The fact that Shane Carruth, the guy who made Primer, has had to distribute it himself, with no release as far in the UK as far as I'm aware beyond four festival screenings (and zilch in the rest of the world), is the kind of non-recognition-of-genius thing that compelled Van Gogh to sever his own ear. Shane Carruth is undoubtedly a visionary artistic genius and Upstream Color will stand the test as one of the best movies ever made, of that I'm confident.
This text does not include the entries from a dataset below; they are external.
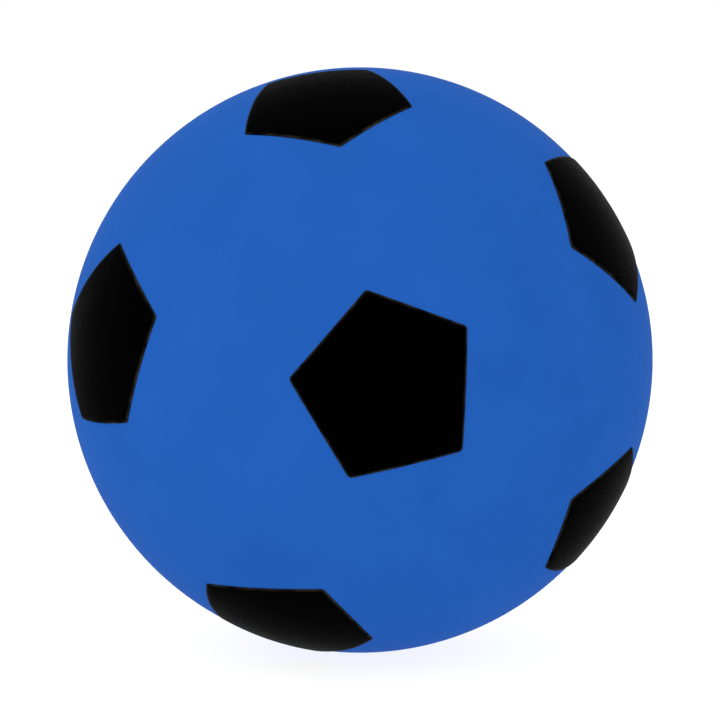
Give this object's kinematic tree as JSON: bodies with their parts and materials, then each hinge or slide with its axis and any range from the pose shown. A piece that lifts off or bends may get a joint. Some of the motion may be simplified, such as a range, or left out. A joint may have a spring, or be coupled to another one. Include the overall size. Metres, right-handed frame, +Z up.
{
  "type": "juggling ball",
  "caption": "Blue filled-shell juggling ball with black football pentagons, a loose filling inside and a pull-out plug in its filling hole.",
  "frame": {"origin": "centre of the ball", "axes": "-Y out of the middle of the front pentagon, +Y out of the filling hole in the back pentagon, +Z up"},
  "size_m": [0.07, 0.0704, 0.07],
  "materials": {
    "shell_blue": "matte soft PVC",
    "plug_blue": "matte soft PVC",
    "patch_black": "matte",
    "filling": "loose grains"
  },
  "bodies": {
    "shell": {"front_shell": "shell_blue", "back_shell": "shell_blue", "front_pentagon": "patch_black", "front_ring_pentagon_1": "patch_black", "front_ring_pentagon_2": "patch_black", "front_ring_pentagon_3": "patch_black", "front_ring_pentagon_4": "patch_black", "front_ring_pentagon_5": "patch_black", "back_pentagon": "patch_black", "back_ring_pentagon_1": "patch_black", "back_ring_pentagon_2": "patch_black", "back_ring_pentagon_3": "patch_black", "back_ring_pentagon_4": "patch_black", "back_ring_pentagon_5": "patch_black"},
    "filling": {"filling": "filling"},
    "plug": {"fill_plug": "plug_blue"}
  },
  "joints": [
    {"name": "filling_swing", "type": "hinge", "parent": "shell", "child": "filling", "pos_m": [0, 0, 0], "axis": [0, 1, 0], "continuous": true},
    {"name": "plug_pull", "type": "slide", "parent": "shell", "child": "plug", "axis": [0, 1, 0], "range_m": [0, 0.012]}
  ]
}
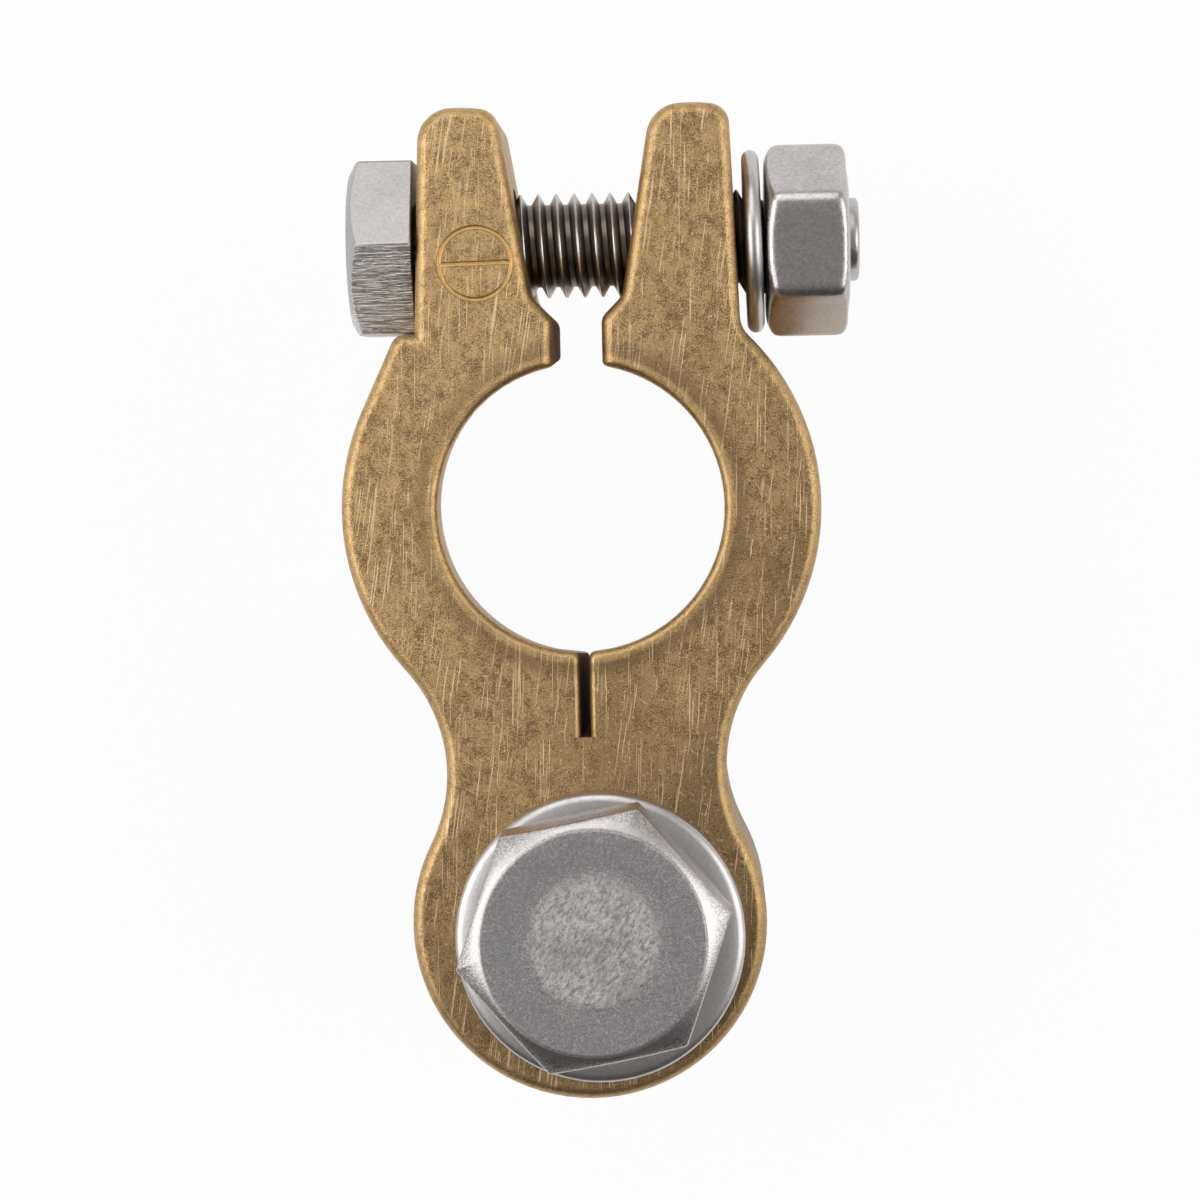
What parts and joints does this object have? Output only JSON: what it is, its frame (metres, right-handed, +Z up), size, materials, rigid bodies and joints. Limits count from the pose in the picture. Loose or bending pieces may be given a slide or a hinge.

If David Foster Wallace made movies, and was as good at making them as he was at writing, I'm pretty sure this is the kind of thing he would have made.
The trailer itself is a work of art in itself, but only hints at the madness it advertises.
There are a few movies (off the top of my head) which I guess it could be said to owe a certain debt to, what with its thematic concerns and stylistic palette:
Mullholland Drive
21 Grams
Eternal Sunshine of the Spotless Mind
Three Colours Trilogy
The Tree of Life
Last Year at Marienbad
Primer (obviously)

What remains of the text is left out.